NTTのLAM技術とドコモのデータ基盤が融合。「どうしたい」予測でCXを革新

2025年11月13日 10時23分更新


 NTTとNTTドコモは、顧客一人ひとりの行動データをもとに意図を予測し、最適な提案を実現するAI技術「大規模行動モデル(LAM:Large Action Model)」を共同開発した。オンラインや店舗など複数の顧客接点から得られるデータを時系列で統合し、顧客の「どうしたい」を予測して販促施策を自動最適化する。この1to1マーケティングの高度化により、テレマーケティングの受注率は従来比で最大2倍に向上。顧客体験(CX)と業務効率の両面で成果を上げた。

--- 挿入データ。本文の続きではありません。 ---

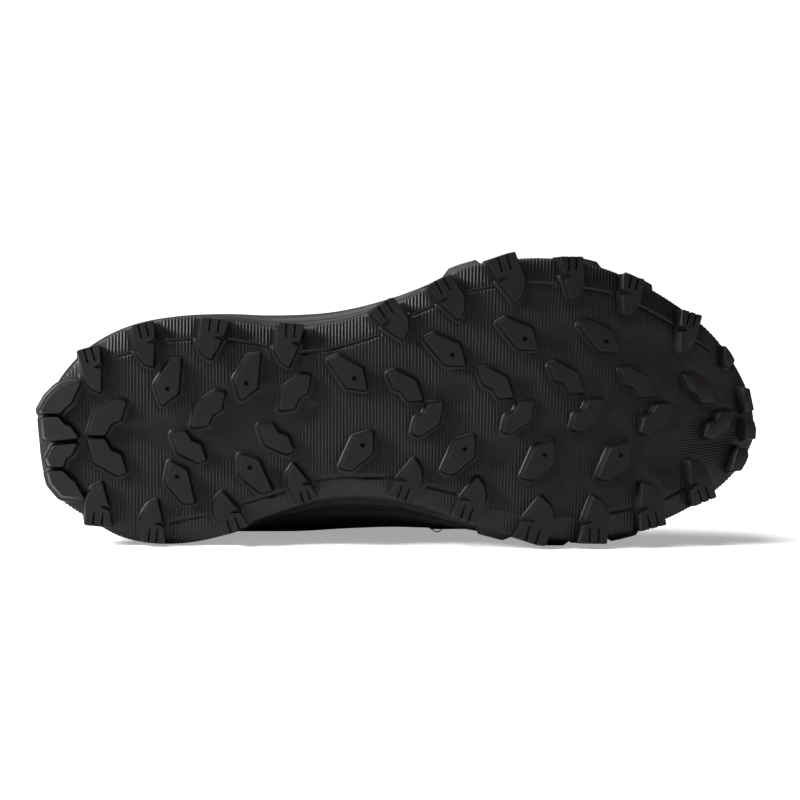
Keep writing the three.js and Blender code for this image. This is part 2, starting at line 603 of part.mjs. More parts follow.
// Midsole: foam in the tray, its side stepped by the side table, with a rim round the upper
function rimRing(push) {
  return rounds.map((round) => {
    const at = upperPoint(round, 1, 0);
    const foot = upperPoint(round, 1, push);
    const out = new THREE.Vector2(foot.x - at.x, foot.y - at.y).normalize().multiplyScalar(push);
    return new THREE.Vector3(at.x + out.x, at.y + out.y, at.z);
  });
}
function sideRing(height, outset) {
  const rim = rimRing(rimThickness + outset);
  const tray = ring(0, -outset, (x) => trayTop(x) + clearance);
  return rounds.map((_, i) => tray[i].clone().lerp(rim[i], height));
}
function midsole() {
  const inTray = trayEdge + clearance;
  const foam = ringLoft([
    ring(0, creaseInset, (x) => treadBase(x) + rubberThickness + clearance),
    ring(0, inTray, (x) => treadBase(x) + rimRise + rubberThickness + clearance),
    ring(0, inTray, (x) => trayTop(x) + clearance),
    ...sideRows.map((row) => sideRing(row.height, row.outset * rimThickness)),
    rimRing(clearance),
    ring(1, -clearance, footbed),
  ]);
  let solid = solidOf(foam);
  const sign = { medial: 1, lateral: -1 };
  for (const { side, from, to } of sideBlocks) {
    const corner = (angle, height, out) => {
      const round = side === 'medial' ? angle : 360 - angle;
      const low = footOutline(round, 0, -out);
      return new THREE.Vector3(low.x, low.y, mix(trayTop(low.x) + clearance, rimHeight(round, low.x), height));
    };
    const section = (height) => [
      corner(from, height, sideBlockProud),
      corner((from + to) / 2, height, sideBlockProud),
      corner(to, height, sideBlockProud),
      corner(to, height, -sideBlockSink),
      corner(from, height, -sideBlockSink),
    ];
    solid = solid.add(block(...sideBlockHeights.map(section)));
  }
  return solid;
}

function insole() {
  const edge = upperWall + 3 * clearance;
  const at = (inset, height) => ring(1, inset, (x) => footbed(x) + clearance + height);
  return solidOf(ringLoft([at(edge, 0), at(edge, insoleThickness)]));
}

// A closed solid between two grids of points that have the same rows and columns
function solidBetween(front, back) {
  const [rows, columns] = [front.length, front[0].length];
  const points = [...front.flat(), ...back.flat()];
  const triangles = [];
  const quad = (a, b, c, d) => triangles.push([a, b, c], [a, c, d]);
  const at = (layer, r, c) => (layer * rows + r) * columns + c;
  for (let r = 0; r < rows - 1; r += 1) {
    for (let c = 0; c < columns - 1; c += 1) {
      quad(at(0, r, c), at(0, r, c + 1), at(0, r + 1, c + 1), at(0, r + 1, c));
      quad(at(1, r, c), at(1, r + 1, c), at(1, r + 1, c + 1), at(1, r, c + 1));
    }
    quad(at(0, r, 0), at(0, r + 1, 0), at(1, r + 1, 0), at(1, r, 0));
    quad(at(0, r, columns - 1), at(1, r, columns - 1), at(1, r + 1, columns - 1), at(0, r + 1, columns - 1));
  }
  for (let c = 0; c < columns - 1; c += 1) {
    quad(at(0, 0, c), at(1, 0, c), at(1, 0, c + 1), at(0, 0, c + 1));
    quad(at(0, rows - 1, c), at(0, rows - 1, c + 1), at(1, rows - 1, c + 1), at(1, rows - 1, c));
  }
  const volume = triangles.reduce((sum, [a, b, c]) => (
    sum + points[a].dot(new THREE.Vector3().crossVectors(points[b], points[c]))), 0);
  const facing = volume > 0 ? triangles : triangles.map(([a, b, c]) => [a, c, b]);
  return solidOf(geometryOf(points, facing));
}

// Point between two levels of the upper, on the straight line that its wall has there
function wallPoint(round, level, push) {
  const below = Math.min(upperSteps - 1, Math.floor(level));
  return upperPoint(round, below, push).lerp(upperPoint(round, below + 1, push), level - below);
}

// An overlay is cut from a skin that lies on the whole upper, between a lower and an upper edge
function overlay(rows, from, to) {
  const outside = upperLevels.map((level) => upperRing(level, overlayGap + overlayThickness));
  const inside = upperLevels.map((level) => upperRing(level, overlayGap)).reverse();
  const skin = solidOf(ringLoft([...outside, ...inside], true));
  const turns = [from, ...rounds.flatMap((round) => [round, round - 360]).sort((p, q) => p - q)
    .filter((round) => round > from && round < to), to];
  const cutter = (push) => turns.map((turn) => {
    const round = (turn + 360) % 360;
    const low = column(rows, 'low', sideAngle(round));
    const high = column(rows, 'high', sideAngle(round));
    const levels = [low, ...upperLevels.map((level) => mix(low, high, level / upperSteps)).slice(1, -1), high];
    return levels.map((level) => wallPoint(round, level, push));
  });
  return skin.intersect(solidBetween(cutter(4 * overlayThickness), cutter(-2 * overlayThickness)));
}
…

これまでのマーケティングは、年齢や性別などの属性ごとに顧客を分類する「セグメント型」が中心だったが、顧客ごとに最適な対応を行う「1to1マーケティング」が求められている。ドコモは多様な顧客接点データを「4W1H(誰が/いつ/どこで/何を/どうした)」形式に整理できるCX分析基盤を整備し、NTTが開発した行動予測AI「LAM」と連携。顧客行動の順序やパターンを学習することで、提案内容・方法・タイミングを個別最適化できる仕組みを構築した。

LAMは大規模言語モデル(LLM)に類似したTransformer構造を採用した生成AIで、数値やカテゴリーデータを扱う点が特徴。顧客行動の前後関係を学習し、異なる行動順序の意味を理解できる。たとえば「電話案内→商品閲覧→購入」と「閲覧→電話案内→購入」では、同じ3ステップでも意図が異なるが、LAMはこうした文脈を把握し、次の行動を高精度に予測する。

開発にあたっては、GPUサーバー(NVIDIA A100×8基)で145GPU時間という低コストで学習を完了。一般的な大規模AIの学習に比べ約568分の1の計算コストに抑え、現場業務に導入しやすい構成を実現した。ドコモではこの技術をテレマーケティングに適用し、顧客の提案必要度をスコア化。購買意欲が高い層を優先的に案内することで、成約率と応対効率の両方を改善した。

実際の検証では、店舗に来店できない顧客や契約変更を検討中の顧客に、最適なタイミングで提案できた事例も報告されている。これにより、顧客接点の満足度を高めつつ、営業リソースの有効活用にもつながった。AIによる1to1マーケティングは、CX改善と業務効率化を同時に実現する新たなアプローチといえる。

マーケティングへの適用

NTTは今後、医療やエネルギーなど他分野へのLAM展開を進める方針で、ドコモはCX分析基盤と連携しながら、顧客体験のさらなる個別最適化を推進する。AIが顧客の意図を理解し、企業の対応を自動最適化する流れは、マーケティングの在り方を大きく変える可能性を秘めている。